Uchechi Chima-Okereke

Uchechi is a senior counsel at Google. In his Proud to Be story, he takes us through his career journey, identity and aspirations for the profession in improving diversity and inclusion.

He explores how we can achieve tangible change in combatting the issues the legal sector faces with representation, retention and inclusion for Black and ethnic minority solicitors. 

Uchechi is a black man with short cropped hair and a bear. He is wearing a checked shirt and standing in a room with other people in the background. He is smiling. “I’m Uchechi Chima-Okereke, a senior counsel and team leader at Google. I’m Nigerian born and came to the UK when my family relocated in 1989.

"Since then, I’ve moved around quite a lot! I live in London with my wife and two children now, but spent most of my 20s studying and working in the midlands and lived in Hertfordshire during my formative teenage years.

“Careers rarely pan out exactly as we envisage and that’s true for my career journey too, which has taken unexpected (but generally very good) twists and turns.

"When doing the LPC at Nottingham Law School in 2006/07, I was gravitating towards becoming a corporate lawyer; however, the financial crisis of 2008 caused me to rethink that plan.

“I trained as a solicitor at what is now Shakespeare Martineau. Despite the financial crisis, I was fortunate enough to be retained on qualification and soon focused my practice on commercial IT law.

"Shortly after qualification I joined Wragge & Co. (now Gowlings WLG), which had a larger and leading commercial IT practice with an impressive client base, and which proved to be an excellent place to acquire the skills, experience and knowledge that have stood me in good stead to date.

“Although I wasn’t actively looking for a move at that time, in 2014 I was fortunate enough to be offered a role in Google’s legal team.

"Since joining Google, I have changed roles twice – taking up a global role as a legal product counsel in 2018 and becoming a manager this year – and have loved every minute of it.

“Naturally, my identity as a Black man is apparent wherever I go. In my day-to-day life it’s also clear – through what some people say or do – that many stereotypes and negative connotations are attached to that identity.

"Often this negativity manifests in microaggressions or non-inclusive behaviour, as opposed to overt hostility. 

“The same can be true, and often is for many Black men I know, within the legal profession.

"The profession is now more aware than ever of its lack of representation and (I hope) the need to create a more diverse, equitable and inclusive profession and the benefits that would bring.

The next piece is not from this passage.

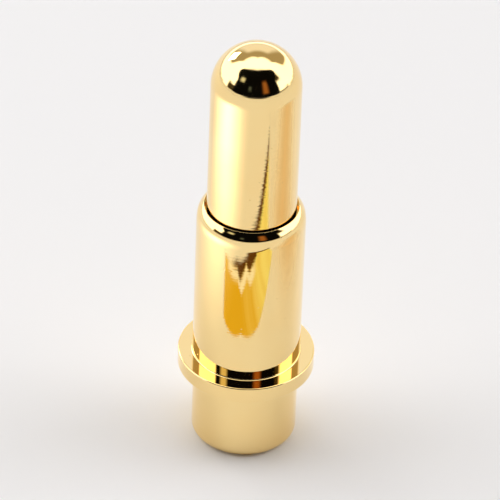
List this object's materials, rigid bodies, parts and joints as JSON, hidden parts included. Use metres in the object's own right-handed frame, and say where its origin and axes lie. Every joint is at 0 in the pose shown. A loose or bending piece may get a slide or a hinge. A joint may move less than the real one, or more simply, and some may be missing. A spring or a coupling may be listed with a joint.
{
  "type": "pogo pin",
  "caption": "Spring-loaded contact pin: a round-nosed plunger slides in a flanged barrel with a rolled mouth and a plain solder tail.",
  "frame": {"origin": "centre of the solder tail's flat end face", "axes": "+Z along the pin, from the tail towards the plunger's round tip; the pin is a body of revolution about Z"},
  "size_m": [0.004, 0.004, 0.0136],
  "materials": {
    "gold_barrel": "bright gold plate over turned brass, mirror smooth",
    "gold_plunger": "bright gold plate over turned brass, with the faintest turning lines round it",
    "spring_steel": "bright drawn stainless spring wire"
  },
  "bodies": {
    "barrel": {"barrel": "gold_barrel", "spring": "spring_steel"},
    "plunger": {"plunger": "gold_plunger"}
  },
  "joints": [
    {"name": "plunger_press", "type": "slide", "parent": "barrel", "child": "plunger", "axis": [0, 0, -1], "range_m": [0, 0.003], "stiffness_N_per_m": 320, "deforming": ["spring"]}
  ]
}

However, as we know, sometimes knowledge doesn’t lead to tangible change.

"I think it’s right for firms and organisations to put policies and practices in place in support of diversity, but real change is unlikely to be realised unless inclusion and representation become a metric against which leadership performance is assessed.

“On balance, I probably don’t speak too much about my identity but rather spend time and energy trying to foster inclusion and improve equity by doing what I can to create opportunities for those that find opportunities harder to come by.

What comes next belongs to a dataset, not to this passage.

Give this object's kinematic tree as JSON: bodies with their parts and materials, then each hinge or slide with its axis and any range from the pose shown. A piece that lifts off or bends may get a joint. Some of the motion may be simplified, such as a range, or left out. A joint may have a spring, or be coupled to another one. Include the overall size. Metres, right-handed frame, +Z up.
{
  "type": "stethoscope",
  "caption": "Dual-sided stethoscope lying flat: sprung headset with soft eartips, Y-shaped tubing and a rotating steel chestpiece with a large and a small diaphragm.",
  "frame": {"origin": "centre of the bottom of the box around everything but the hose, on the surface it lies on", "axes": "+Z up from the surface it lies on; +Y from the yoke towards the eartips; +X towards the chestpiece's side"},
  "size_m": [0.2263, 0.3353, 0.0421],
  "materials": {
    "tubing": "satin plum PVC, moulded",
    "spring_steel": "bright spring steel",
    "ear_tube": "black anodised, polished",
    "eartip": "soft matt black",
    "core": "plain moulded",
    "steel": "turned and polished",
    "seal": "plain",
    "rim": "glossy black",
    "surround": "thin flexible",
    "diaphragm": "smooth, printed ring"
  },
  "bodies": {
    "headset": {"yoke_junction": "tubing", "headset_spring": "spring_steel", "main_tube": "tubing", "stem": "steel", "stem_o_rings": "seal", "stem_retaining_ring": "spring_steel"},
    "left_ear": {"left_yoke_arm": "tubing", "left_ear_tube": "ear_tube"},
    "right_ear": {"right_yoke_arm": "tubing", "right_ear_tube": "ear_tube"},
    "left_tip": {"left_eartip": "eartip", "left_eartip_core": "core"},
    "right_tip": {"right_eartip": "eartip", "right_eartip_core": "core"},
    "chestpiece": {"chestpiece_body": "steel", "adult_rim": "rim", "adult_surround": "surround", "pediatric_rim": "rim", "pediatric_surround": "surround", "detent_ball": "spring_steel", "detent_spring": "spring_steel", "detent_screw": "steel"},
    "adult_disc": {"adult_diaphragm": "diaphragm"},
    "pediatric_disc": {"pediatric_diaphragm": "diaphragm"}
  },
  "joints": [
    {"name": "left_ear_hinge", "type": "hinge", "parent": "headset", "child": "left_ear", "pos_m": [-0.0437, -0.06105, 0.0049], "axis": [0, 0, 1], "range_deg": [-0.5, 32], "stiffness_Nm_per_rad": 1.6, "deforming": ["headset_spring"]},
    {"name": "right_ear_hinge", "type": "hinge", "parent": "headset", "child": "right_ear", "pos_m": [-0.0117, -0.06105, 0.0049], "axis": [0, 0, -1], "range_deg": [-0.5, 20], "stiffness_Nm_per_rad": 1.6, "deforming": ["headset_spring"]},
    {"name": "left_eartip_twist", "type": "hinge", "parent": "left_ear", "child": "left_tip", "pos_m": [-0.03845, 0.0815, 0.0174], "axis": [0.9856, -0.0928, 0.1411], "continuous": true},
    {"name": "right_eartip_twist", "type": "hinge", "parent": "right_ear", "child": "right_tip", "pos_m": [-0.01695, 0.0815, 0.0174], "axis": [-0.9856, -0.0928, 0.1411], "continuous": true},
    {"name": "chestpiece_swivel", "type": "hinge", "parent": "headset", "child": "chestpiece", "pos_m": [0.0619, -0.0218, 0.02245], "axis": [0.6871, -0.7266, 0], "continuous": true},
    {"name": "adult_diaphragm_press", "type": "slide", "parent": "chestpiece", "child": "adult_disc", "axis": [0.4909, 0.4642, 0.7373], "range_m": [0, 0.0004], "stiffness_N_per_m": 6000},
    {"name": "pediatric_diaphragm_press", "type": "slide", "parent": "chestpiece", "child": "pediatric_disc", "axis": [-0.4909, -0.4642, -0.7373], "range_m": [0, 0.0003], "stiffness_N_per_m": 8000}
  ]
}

"I’m fortunate that my employer actively (and genuinely) encourages these initiatives and that outside of my vocation the work done by City Gateway, for which I’m a trustee, makes a real difference to people’s lives.

“Black History Month is obviously an opportunity to celebrate Black history, and it’s fitting that we do that within the profession by recognising the achievements of Black lawyers that have gone before us.

"But I think it’s also an opportunity to get inspired about, and within our organisations make commitments to, enhancing representation and inclusion in the profession in genuine and tangible ways by making representation and inclusion a factor against which leaders are formally assessed by their peers and juniors.

“There has been a shift in the diversity and inclusion conversation, and I hope that more real change soon follows.

"The advice I would like to share with my Black peers and colleagues is to keep going. We have so much to offer to our organisations and to the junior and aspiring lawyers that need role models.”

Olivia Wint

Olivia is currently a trainee at PwC and an awardee of our Diversity Access Scheme. In her story, she shares her pride in being a Black woman and discusses how she found herself as the only Black person in a room, team and event as she made her way through her career. 

She encourages fellow Black lawyers to appreciate the importance and impact of role models and explains how it’s helped her optimism and motivation to see Black women empowered and promoted to senior positions. 

Olivia is a Black woman with medium length black hair. She stands in front of a green leafy background wearing a smart black dress. She is smiling.“I’m Olivia, a current trainee solicitor at PwC qualifying next March.

"My route into law wasn’t linear, I had a career in data protection compliance for many years before slightly changing trajectories to start my training contract.

“I’ve been fortunate enough to work in various sectors from local authority to financial services in my career. Within my current role, I've been able to work with a wide range of professionals from cybersecurity specialists, actuaries and consultants, all of which have helped to mould me into a more well-rounded legal professional. 

“Despite my varied career to date, what tends to be a recurring theme is that I am often the only Black person in these spaces. There have been many times where I have been the only Black person or Black female in a room, team and even at events.

“At first, this was something that I found to be quite daunting, I found myself over-engineering the simplest of interactions and I subconsciously constantly reminded myself that I was ‘different’ in these environments.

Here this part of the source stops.